If you have been following my blog, you are probably aware of the determination with which I started taking definite steps toward achieving my long-term dream: to become a full fledged writer by the time I retire from my day job. In the last six months, I launched my blog, got into a habit of posting weekly, picked up a few books on writing techniques, started developing some of the ideas I had been kicking around for years and I created a separate Twitter account in order to follow members of the writing community and soak up any knowledge, expertise or wisdom they were willing to share.
What a rush! I could not have foreseen the journey on which I had embarked.
First of all, I could not anticipate the generosity with which people would share information on how to write. While I am an experienced technical writer in my line of work, corporate status documents and fiction are vastly different. The technique behind writing for novels and screenplays is a completely different language, one might say, with its unique structure of plot, dialogue, flow and characters. In a short time I have learned a great deal, just reading post after post from authors, literary agents and publishers, all aimed at helping the aspiring writer. How very kind! (I imagine it probably helps them out in the long run too in raising the bar on the quality of the materials they likely receive).
While I thought all of the above were the tangible steps I needed to get things rolling, what surprised me most was that just by creating a favourable environment for my creative passion to take root, I did not anticipate that it would take off like the legendary “beanstalk”.
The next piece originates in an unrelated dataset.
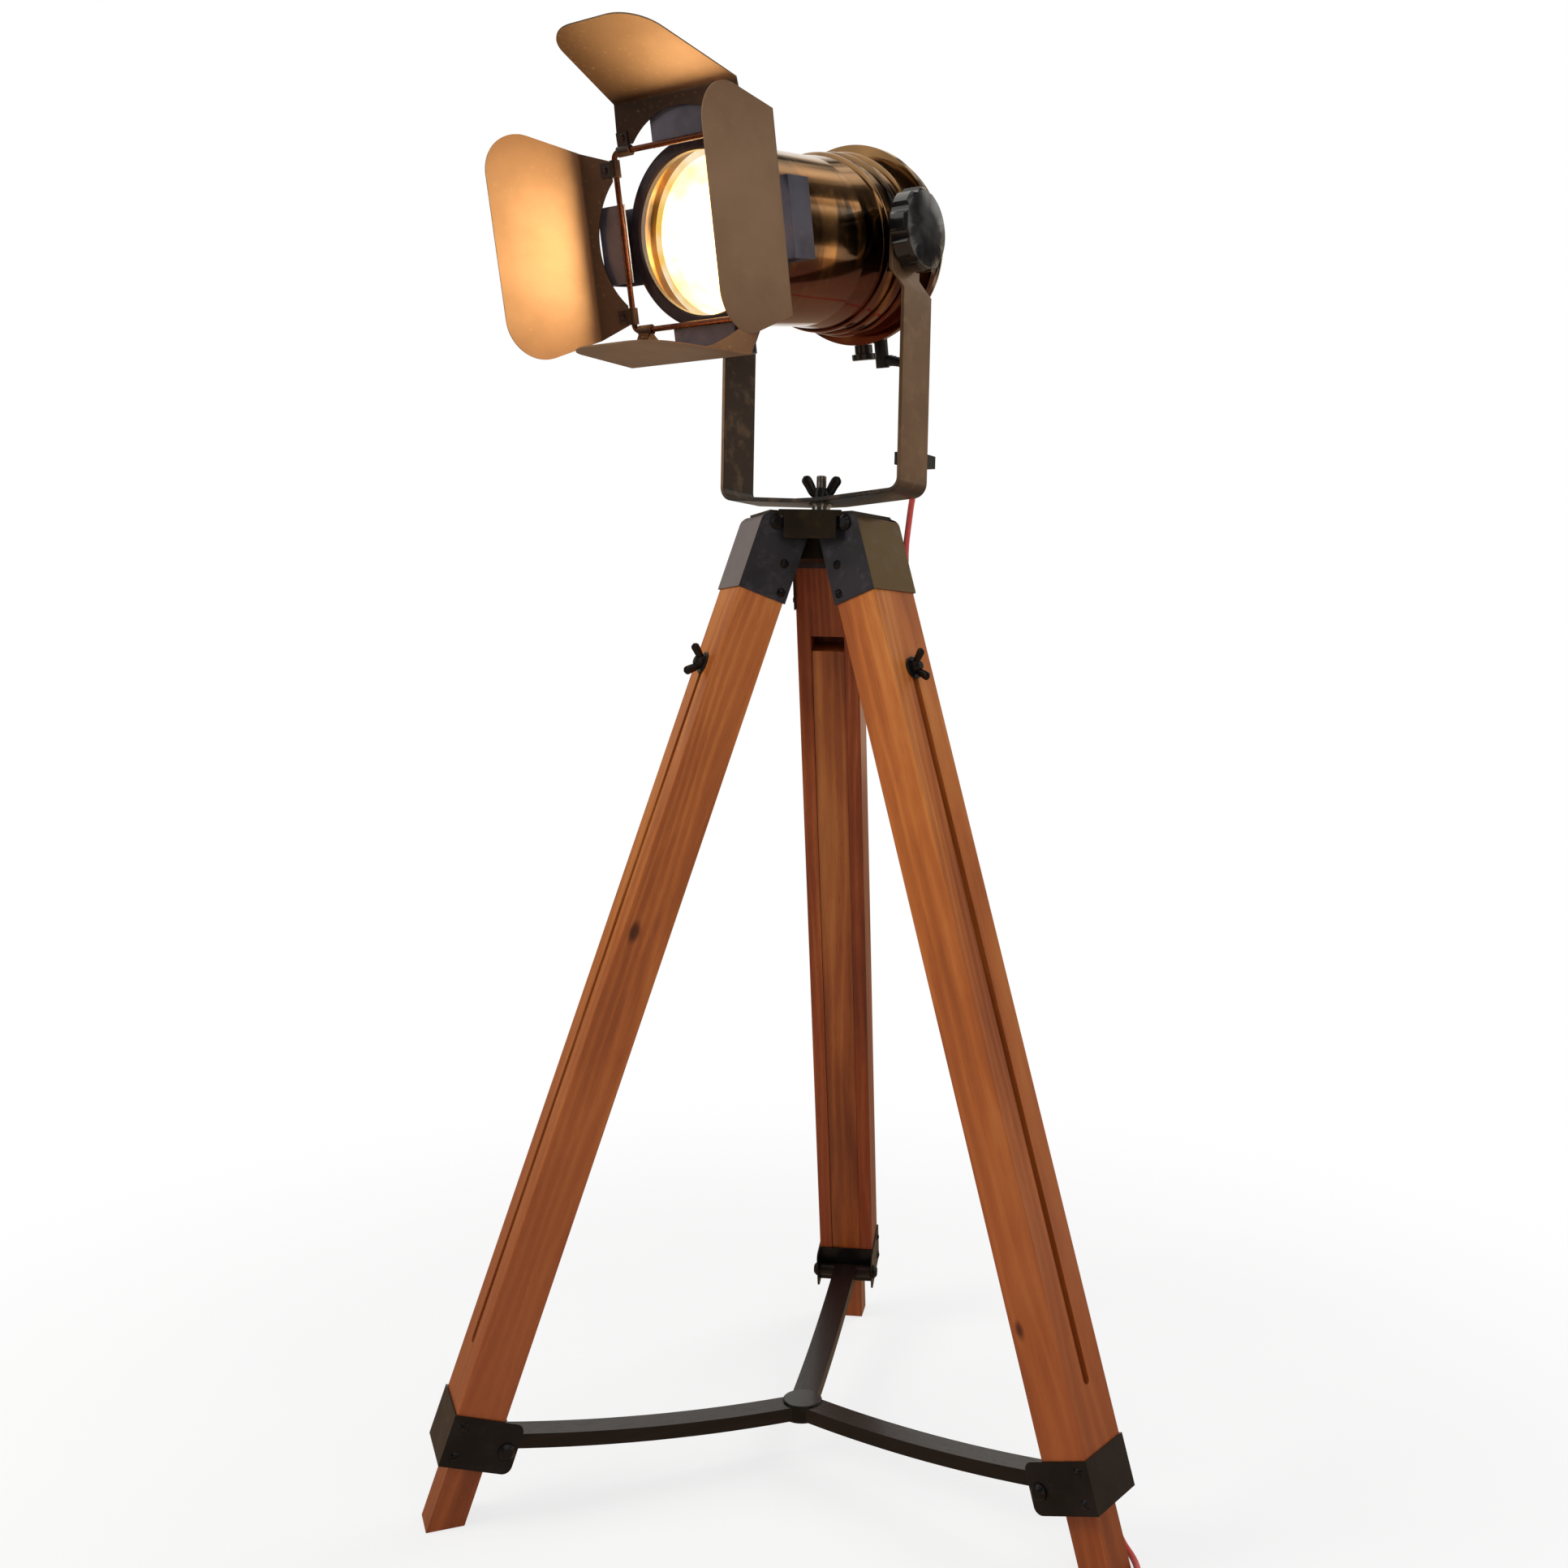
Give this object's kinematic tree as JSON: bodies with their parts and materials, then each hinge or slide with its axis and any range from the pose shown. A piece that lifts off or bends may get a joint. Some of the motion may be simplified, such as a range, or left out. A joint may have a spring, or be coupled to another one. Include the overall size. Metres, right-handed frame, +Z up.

When I originally set out on this journey, I thought I could focus on a weekly blog and in my spare time, I could start chipping away at one of the writing projects I had saved for a rainy day and slowly see one to the end. Unfortunately that hasn’t quite happened, but it went in a direction I did not expect. Frankly there are some days, the ideas that are coming so fast, it is difficult to capture them all. I am very serious about capturing everything because I am convinced that each idea has its place… the trick is finding which place, in which story. It is like a puzzle.
Over my many years of journaling, I have accumulated a significant repertoire of ideas for characters, plots, dialogue, tv pilot ideas, movie ideas, and a Broadway musical, to name a few. Sometimes it is just a few words, sometimes it goes on for pages. Some came to me as dreams, some came to me as “what ifs”, others came to me when I was thinking of something else completely… I admit, my imagination sometimes works in strange ways.
The problem is that now that I have opened Pandora’s box of writing, it’s been like a Boxing Day Sale stampede of all of these characters that have been on the shelf, sometimes for 20 years, all showing up out of the blue with elements to add to their character arcs, plots finding their tension and story ideas finding a common theme, tying them together with a nice neat bow.
While I am certainly not complaining, sometimes it can be a little inconvenient especially if you don’t have the tools to record the idea, like behind the wheel or in the washroom. As a matter of fact, a few weeks ago I had to bring a notepad to do groceries and errands as I had an ensemble cast of 12 having a party in my subconscious, each wanting the time to “tell” me how and where they fit in the storyline.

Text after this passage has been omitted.